パイロットの目線で気付く地球環境の変化などを紹介する「JALそらエコ教室」も好評ですね。

地球環境に関心を持つパイロットが各地の学校などに伺って講座を開いています。時には海外の日本人学校にまで出向くこともあります。

普段皆さんが見ることのできない「空からの地球」について、スライドを使って話を進めていきます。

北極海の氷で覆われたエリアが、夏には小さくなっていることや、以前は積乱雲のあまり出現しなかったシベリアの夏の空に積乱雲がわき出ているといったなど、パイロットとして日々感じたことをお話しして、地球温暖化について考えてもらう内容となっています。当社のウェブサイトから受け付けていて、月3回程度実施しています。

「工場見学」では、ファン向けイベントやGW中の夕方コースイベントも話題となっています。今後の展開や課題などお聞かせください。

訪日外国人の方にもお楽しみいただけるよう、インバウンド対応についても拡大していくことを考えていかなければいけません。

「JAL工場見学〜SKY MUSEUM〜」は大変ご好評をいただいており、現在、コースや展示エリアの拡充を図っているところです。これからも、ファンイベントといったさまざまな楽しみ方をご提供しながら多くの方にご体験いただきたいと思っています。

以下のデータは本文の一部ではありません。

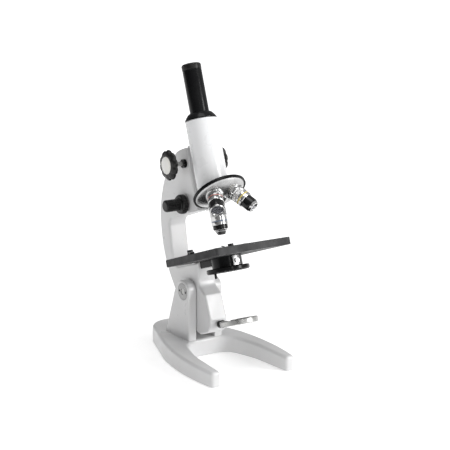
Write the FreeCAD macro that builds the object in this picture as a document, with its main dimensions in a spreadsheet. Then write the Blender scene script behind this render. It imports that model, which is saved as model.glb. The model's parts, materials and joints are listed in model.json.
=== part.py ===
"""Student microscope with a tilting arm, a three-objective nosepiece, rack and screw focus, stage and mirror.

World frame: millimetres, +Z up, front towards -Y, origin on the table under the middle of the foot.
Everything above the foot is laid out in the arm frame: its origin is the hinge axis, its Z runs along the
tube and its Y runs to the back. The arm frame leans back by lean_angle in the rest position.
"""
import FreeCAD, Part
import Sketcher
import math
import os

Vector = FreeCAD.Vector
Placement = FreeCAD.Placement
Rotation = FreeCAD.Rotation

X_AXIS = Vector(1, 0, 0)
Y_AXIS = Vector(0, 1, 0)
Z_AXIS = Vector(0, 0, 1)
TINY = 1e-9

# Driving dimensions: alias, number (mm or degrees), meaning.
DIMENSIONS = [
    ("lean_angle", 18.93, "lean of the arm at rest"),
    ("hinge_back", 17, "hinge axis behind the middle of the foot"),
    ("hinge_height", 88, "hinge axis above the table"),
    ("foot_gap", 1, "rubber feet standing proud of the casting"),
    ("foot_top", 20, "top of the horseshoe"),
    ("foot_reach", 109, "half length of the foot"),
    ("toe_outer", 62.5, "outer side of a toe"),
    ("toe_inner", 49.5, "inner side of a toe"),
    ("heel_top", 24, "top of the foot at the ears"),
    ("ear_inner", 14.5, "inner face of an ear"),
    ("ear_outer", 26.5, "outer face of an ear"),
    ("ear_front", 3.3, "front edge of an ear"),
    ("ear_top", 102.4, "top of an ear"),
    ("cap_radius", 11.2, "hinge nut"),
    ("cap_depth", 3, "hinge nut counterbore"),
    ("pin_radius", 6, "hinge pin"),
    ("pin_thread", 4, "threaded end of the hinge pin"),
    ("bush_wall", 2, "wall of the hinge bush"),
    ("running", 0.05, "running clearance"),
    ("gap", 0.15, "clearance between sliding faces"),
    ("limb_half", 13.5, "half width of the limb"),
    ("head_front", 34, "front face of the limb head"),
    ("head_bottom", 98, "underside of the head"),
    ("head_top", 180, "top of the head"),
    ("bracket_top", 33.5, "stage seat on the limb"),
    ("bracket_front", 30, "front of the stage seat"),
    ("edge_round", 3, "rounded edges of the castings"),
    ("axis_front", 77, "optical axis in front of the hinge"),
    ("stage_half_width", 55, "half width of the stage"),
    ("stage_front", 145.5, "front edge of the stage"),
    ("stage_rear", 18.5, "rear edge of the stage"),
    ("stage_thick", 9.5, "stage plate"),
    ("stage_hole", 12, "radius of the stage aperture"),
    ("clip_side", 31, "clip posts left and right"),
    ("clip_back", 44.5, "clip posts in front of the hinge"),
    ("drum_radius", 19.5, "condenser sleeve"),
    ("drum_bottom", 20, "lower end of the condenser sleeve"),
    ("iris_radius", 27.5, "iris housing"),
    ("iris_bottom", 14, "underside of the iris housing"),
    ("mirror_height", -50, "mirror centre below the hinge"),
    ("mirror_forward", 80, "mirror centre in front of the hinge"),
    ("mirror_radius", 24.5, "mirror ring"),
    ("mirror_thick", 7, "mirror ring"),
    ("rail_root", 6, "half width of the limb's rail at its root"),
    ("rail_tip", 8.5, "half width of the rail at its face"),
    ("rail_rise", 4.8, "height of the rail"),
    ("block_half", 14, "half width of the focus block"),
    ("block_front", 52, "front face of the focus block"),
    ("coarse_y", 42.5, "coarse shaft in front of the hinge"),
    ("coarse_z", 161, "coarse shaft above the hinge"),
    ("fine_y", 25.5, "fine shaft in front of the hinge"),
    ("fine_z", 111, "fine shaft above the hinge"),
    ("gear_module", 0.8, "rack and pinion module"),
    ("gear_teeth", 12, "pinion teeth"),
    ("coarse_radius", 19.8, "coarse knob"),
    ("coarse_inner", 34.5, "inner face of a coarse knob"),
    ("coarse_outer", 42.4, "outer face of a coarse knob"),
    ("fine_radius", 12.7, "skirt of the fine knob"),
    ("fine_grip", 7.8, "grip of the fine knob"),
    ("fine_inner", 16, "inner face of a fine knob"),
    ("fine_skirt_end", 24, "end of the skirt"),
    ("fine_outer", 45, "outer face of a fine knob"),
    ("tube_radius", 20.5, "body tube"),
    ("tube_wall", 3, "body tube wall"),
    ("tube_top", 210, "top of the body tube"),
    ("collar_top", 219, "top of the conical collar"),
    ("draw_radius", 12.4, "draw tube"),
    ("draw_bore", 11.65, "bore for a 23.2 mm eyepiece"),
    ("draw_bottom", 150, "lower end of the draw tube"),
    ("draw_top", 274.6, "upper end of the draw tube"),
    ("eyepiece_radius", 11.6, "eyepiece barrel"),
    ("rim_radius", 12.6, "rim of the eyepiece, for slip-on adapters"),
    ("eyepiece_top", 282.3, "top of the eyepiece"),
    ("nose_tilt", 24.65, "nosepiece axis leaning forward of the tube"),
    ("seat_height", 99.3, "objective shoulder on the optical axis"),
    ("seat_circle", 18, "objective shoulders around the nosepiece axis"),
    ("plate_radius", 35.1, "nosepiece plate"),
    ("plate_rise", 8.6, "nosepiece plate above the plane of the shoulders"),
    ("plate_thick", 3, "nosepiece plate"),
    ("thread_radius", 10.1, "objective thread"),
]

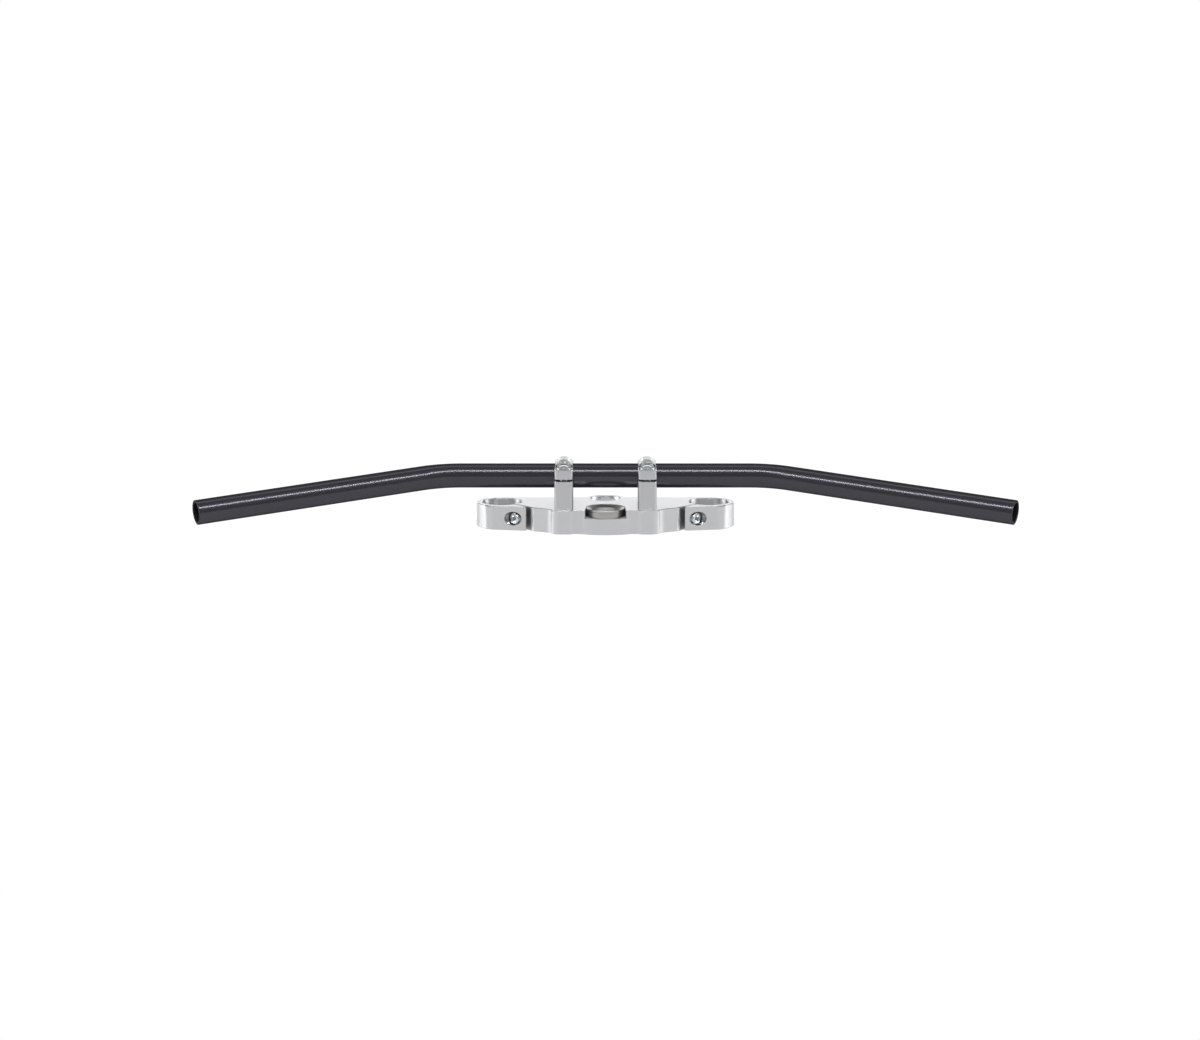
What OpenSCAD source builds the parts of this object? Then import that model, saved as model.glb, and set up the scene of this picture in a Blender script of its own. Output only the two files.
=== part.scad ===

JALの空育宣言…16年11月から、子どもたちに「空」を通じて未来を考えてもらう新たな次世代育成プログラム「空育」をスタート。これまでも社会貢献活動の一環として、機長の出前講座など次世代育成「JALそらいく」に取り組んできた。「空育」では、「飛行機を通じて『自分』の未来を考える」という従来のテーマに加え、「交流を通じて『日本・世界』の未来を考える」「環境・宇宙を通じて『地球』の未来を考える」という新たな2テーマを追加し、子どもたちに新たな発見やさらなる学びを感じてもらう場を提供する。
<日本航空株式会社> 設立:1951年8月1日
阿部さんは技術畑の出身。整備をはじめ、パイロットの技術サポート、米ボーイング社の駐在員などを経て広報部に。工場見学は2013年のリニューアルに責任者として関わった。阿部さんは「工場見学への思い入れは大変強いですね。現在は航空業界を志望する大学生に航空に関してお話をさせていただいたり、工場見学でご説明もさせていただいたりすることもあります」と話す。